== Data excerpt ==
---+---
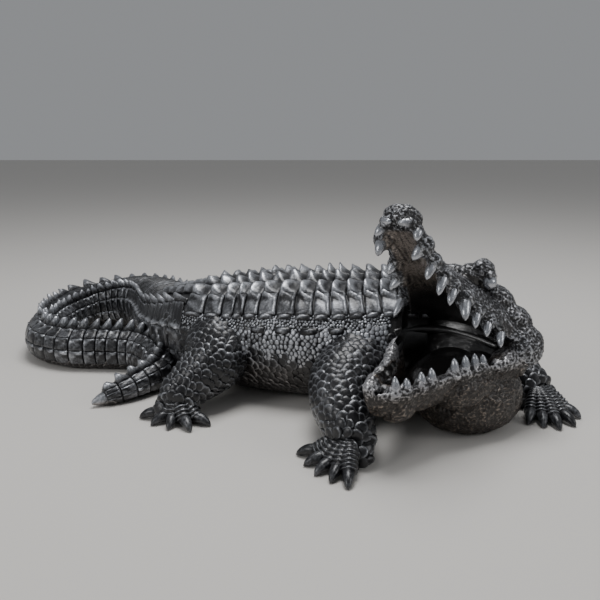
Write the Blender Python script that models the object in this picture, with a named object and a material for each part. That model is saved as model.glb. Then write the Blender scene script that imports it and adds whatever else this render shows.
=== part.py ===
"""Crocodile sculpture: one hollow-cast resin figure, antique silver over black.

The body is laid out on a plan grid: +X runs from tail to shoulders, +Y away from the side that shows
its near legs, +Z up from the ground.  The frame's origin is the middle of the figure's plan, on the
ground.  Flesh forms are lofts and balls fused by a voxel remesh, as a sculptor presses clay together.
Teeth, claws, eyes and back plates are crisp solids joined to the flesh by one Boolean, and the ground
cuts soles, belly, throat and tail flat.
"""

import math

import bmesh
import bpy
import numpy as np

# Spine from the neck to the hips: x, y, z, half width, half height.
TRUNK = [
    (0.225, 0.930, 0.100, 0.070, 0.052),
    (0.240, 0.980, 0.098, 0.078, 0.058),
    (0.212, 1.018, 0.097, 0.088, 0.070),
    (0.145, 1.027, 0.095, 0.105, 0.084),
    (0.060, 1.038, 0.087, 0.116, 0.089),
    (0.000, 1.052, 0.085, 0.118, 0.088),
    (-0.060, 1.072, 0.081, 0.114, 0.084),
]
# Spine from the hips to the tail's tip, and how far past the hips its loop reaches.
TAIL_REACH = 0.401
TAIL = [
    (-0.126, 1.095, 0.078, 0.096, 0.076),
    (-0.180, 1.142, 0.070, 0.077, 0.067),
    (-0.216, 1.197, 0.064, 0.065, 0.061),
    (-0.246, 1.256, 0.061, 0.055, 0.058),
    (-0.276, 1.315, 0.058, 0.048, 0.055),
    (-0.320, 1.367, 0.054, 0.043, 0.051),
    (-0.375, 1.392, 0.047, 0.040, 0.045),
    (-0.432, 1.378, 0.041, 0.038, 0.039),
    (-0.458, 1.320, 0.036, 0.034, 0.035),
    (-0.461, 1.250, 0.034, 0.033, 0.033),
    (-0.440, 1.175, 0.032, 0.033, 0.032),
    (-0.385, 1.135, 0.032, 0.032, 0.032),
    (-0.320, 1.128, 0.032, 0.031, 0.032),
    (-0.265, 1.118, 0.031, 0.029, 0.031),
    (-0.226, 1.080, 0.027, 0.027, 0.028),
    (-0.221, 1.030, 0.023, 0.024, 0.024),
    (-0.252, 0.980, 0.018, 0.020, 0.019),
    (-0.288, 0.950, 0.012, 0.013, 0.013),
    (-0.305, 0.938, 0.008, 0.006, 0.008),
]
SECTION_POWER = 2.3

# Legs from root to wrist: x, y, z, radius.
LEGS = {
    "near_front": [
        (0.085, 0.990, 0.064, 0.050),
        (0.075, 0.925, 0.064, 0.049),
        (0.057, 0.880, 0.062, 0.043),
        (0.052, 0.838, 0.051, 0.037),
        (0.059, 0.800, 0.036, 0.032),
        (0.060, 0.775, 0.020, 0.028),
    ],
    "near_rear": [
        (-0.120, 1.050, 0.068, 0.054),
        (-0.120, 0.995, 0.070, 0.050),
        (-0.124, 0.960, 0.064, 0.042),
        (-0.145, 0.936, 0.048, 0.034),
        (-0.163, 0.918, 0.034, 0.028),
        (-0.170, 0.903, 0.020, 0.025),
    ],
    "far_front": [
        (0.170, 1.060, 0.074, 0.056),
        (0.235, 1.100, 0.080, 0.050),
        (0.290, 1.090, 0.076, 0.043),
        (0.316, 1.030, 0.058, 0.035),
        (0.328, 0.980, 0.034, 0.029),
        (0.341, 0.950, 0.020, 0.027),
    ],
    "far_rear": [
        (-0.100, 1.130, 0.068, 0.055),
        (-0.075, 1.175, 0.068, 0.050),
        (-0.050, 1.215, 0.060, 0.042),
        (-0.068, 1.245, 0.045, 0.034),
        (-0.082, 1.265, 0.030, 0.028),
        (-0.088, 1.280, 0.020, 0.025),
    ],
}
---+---
== Written problem ==
Reproduce every line of the data verbatim.

== Output ==
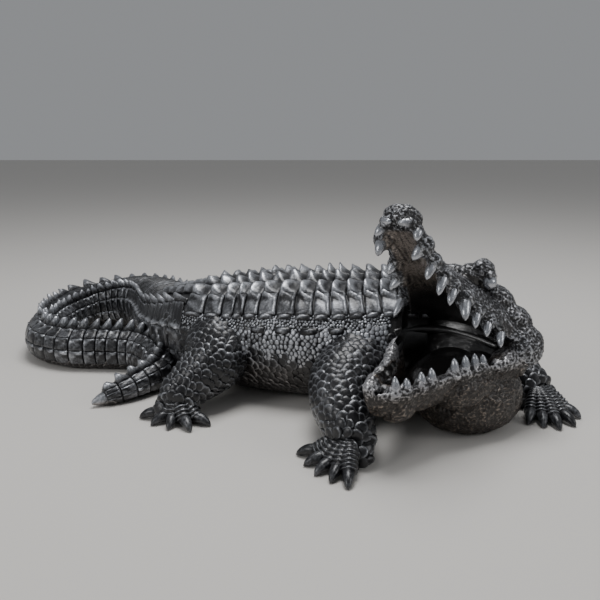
Write the Blender Python script that models the object in this picture, with a named object and a material for each part. That model is saved as model.glb. Then write the Blender scene script that imports it and adds whatever else this render shows.
=== part.py ===
"""Crocodile sculpture: one hollow-cast resin figure, antique silver over black.

The body is laid out on a plan grid: +X runs from tail to shoulders, +Y away from the side that shows
its near legs, +Z up from the ground.  The frame's origin is the middle of the figure's plan, on the
ground.  Flesh forms are lofts and balls fused by a voxel remesh, as a sculptor presses clay together.
Teeth, claws, eyes and back plates are crisp solids joined to the flesh by one Boolean, and the ground
cuts soles, belly, throat and tail flat.
"""

import math

import bmesh
import bpy
import numpy as np

# Spine from the neck to the hips: x, y, z, half width, half height.
TRUNK = [
    (0.225, 0.930, 0.100, 0.070, 0.052),
    (0.240, 0.980, 0.098, 0.078, 0.058),
    (0.212, 1.018, 0.097, 0.088, 0.070),
    (0.145, 1.027, 0.095, 0.105, 0.084),
    (0.060, 1.038, 0.087, 0.116, 0.089),
    (0.000, 1.052, 0.085, 0.118, 0.088),
    (-0.060, 1.072, 0.081, 0.114, 0.084),
]
# Spine from the hips to the tail's tip, and how far past the hips its loop reaches.
TAIL_REACH = 0.401
TAIL = [
    (-0.126, 1.095, 0.078, 0.096, 0.076),
    (-0.180, 1.142, 0.070, 0.077, 0.067),
    (-0.216, 1.197, 0.064, 0.065, 0.061),
    (-0.246, 1.256, 0.061, 0.055, 0.058),
    (-0.276, 1.315, 0.058, 0.048, 0.055),
    (-0.320, 1.367, 0.054, 0.043, 0.051),
    (-0.375, 1.392, 0.047, 0.040, 0.045),
    (-0.432, 1.378, 0.041, 0.038, 0.039),
    (-0.458, 1.320, 0.036, 0.034, 0.035),
    (-0.461, 1.250, 0.034, 0.033, 0.033),
    (-0.440, 1.175, 0.032, 0.033, 0.032),
    (-0.385, 1.135, 0.032, 0.032, 0.032),
    (-0.320, 1.128, 0.032, 0.031, 0.032),
    (-0.265, 1.118, 0.031, 0.029, 0.031),
    (-0.226, 1.080, 0.027, 0.027, 0.028),
    (-0.221, 1.030, 0.023, 0.024, 0.024),
    (-0.252, 0.980, 0.018, 0.020, 0.019),
    (-0.288, 0.950, 0.012, 0.013, 0.013),
    (-0.305, 0.938, 0.008, 0.006, 0.008),
]
SECTION_POWER = 2.3

# Legs from root to wrist: x, y, z, radius.
LEGS = {
    "near_front": [
        (0.085, 0.990, 0.064, 0.050),
        (0.075, 0.925, 0.064, 0.049),
        (0.057, 0.880, 0.062, 0.043),
        (0.052, 0.838, 0.051, 0.037),
        (0.059, 0.800, 0.036, 0.032),
        (0.060, 0.775, 0.020, 0.028),
    ],
    "near_rear": [
        (-0.120, 1.050, 0.068, 0.054),
        (-0.120, 0.995, 0.070, 0.050),
        (-0.124, 0.960, 0.064, 0.042),
        (-0.145, 0.936, 0.048, 0.034),
        (-0.163, 0.918, 0.034, 0.028),
        (-0.170, 0.903, 0.020, 0.025),
    ],
    "far_front": [
        (0.170, 1.060, 0.074, 0.056),
        (0.235, 1.100, 0.080, 0.050),
        (0.290, 1.090, 0.076, 0.043),
        (0.316, 1.030, 0.058, 0.035),
        (0.328, 0.980, 0.034, 0.029),
        (0.341, 0.950, 0.020, 0.027),
    ],
    "far_rear": [
        (-0.100, 1.130, 0.068, 0.055),
        (-0.075, 1.175, 0.068, 0.050),
        (-0.050, 1.215, 0.060, 0.042),
        (-0.068, 1.245, 0.045, 0.034),
        (-0.082, 1.265, 0.030, 0.028),
        (-0.088, 1.280, 0.020, 0.025),
    ],
}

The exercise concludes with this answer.